August 23, 2007
By Lisa Gewirtz-Ward
FYI-The Deal
TSG Consumer Partners said Thursday, Aug. 23, it bought casual dining chain Yard House USA Inc. for a price sources said was less than $200 million.
The transaction appears to be one of the few recent deals whose debt syndication may be oversubscribed. That sharply contrasts with much of the rest of the private equity market, where many banks are scurrying to change the terms of deals or must choose between holding the debt on their own balance sheets or selling it at a discount.
Wells Fargo Bank NA is underwriting the Yard House deal, syndicating $110 million in debt, a source said. Commitments are due Friday, and so far the issuance has been oversubscribed, the source said.
"The sponsor did not push for the last dollar of leverage," a source said, adding that San Francisco private equity firm TSG is putting more than 40% equity into the deal.

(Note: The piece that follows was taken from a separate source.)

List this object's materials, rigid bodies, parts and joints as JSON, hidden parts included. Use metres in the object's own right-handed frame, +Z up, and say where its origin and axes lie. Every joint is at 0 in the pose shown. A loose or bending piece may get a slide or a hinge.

One-third of a deal's capital structure is typically funded by equity, although over the past year as the leveraged buyout craze intensified, some sponsors put as little as 10% equity into deals.
There was also a traditional bank covenant on the Wells Fargo deal, sources said, in contrast to many of the so-called covenant-light deals that hit the market over the past few months.
But neither healthy equity nor traditional covenants guaranteed the deal would be completed. In fact, Wells Fargo was supposed to underwrite the deal with RBC Capital Markets. But RBC dropped out once the markets began gyrating because it didn't want to get stuck with holding the debt on its balance sheet, a source said.
Wells Fargo was able to sell the debt to unidentified commercial banks or financial companies with extensive experience in the restaurant industry and didn't have to rely on complex credit instruments whose cost has skyrocketed in recent weeks.
Yard House USA is a casual restaurant chain based in Irvine, Calif., that markets itself with the claim it has the world's largest selection of draft beer.
The company operates 16 restaurants and plans to open another three within six months. It has about $20 million in Ebitda, a source said.
Yard House's had about $115 million in revenue in 2006, company founder Steele Platt told LBO Wire last year.
Platt has been publicly talking about selling the chain for more than a year. He first mentioned that he was considering a sale in April 2006. At the time, he said he wanted to sell for between 10 and 12 times Ebitda, but he ended up selling for between 8 and 9 times Ebitda.
The company was not sold in a traditional auction, sources said.
Piper Jaffray & Co. advised Yard House as it negotiated with TSG Consumer Partners, a private equity firm that invests in consumer product companies, often businesses with well-known brand names like Terra chips, Glacéau vitamin water and Famous Amos cookies.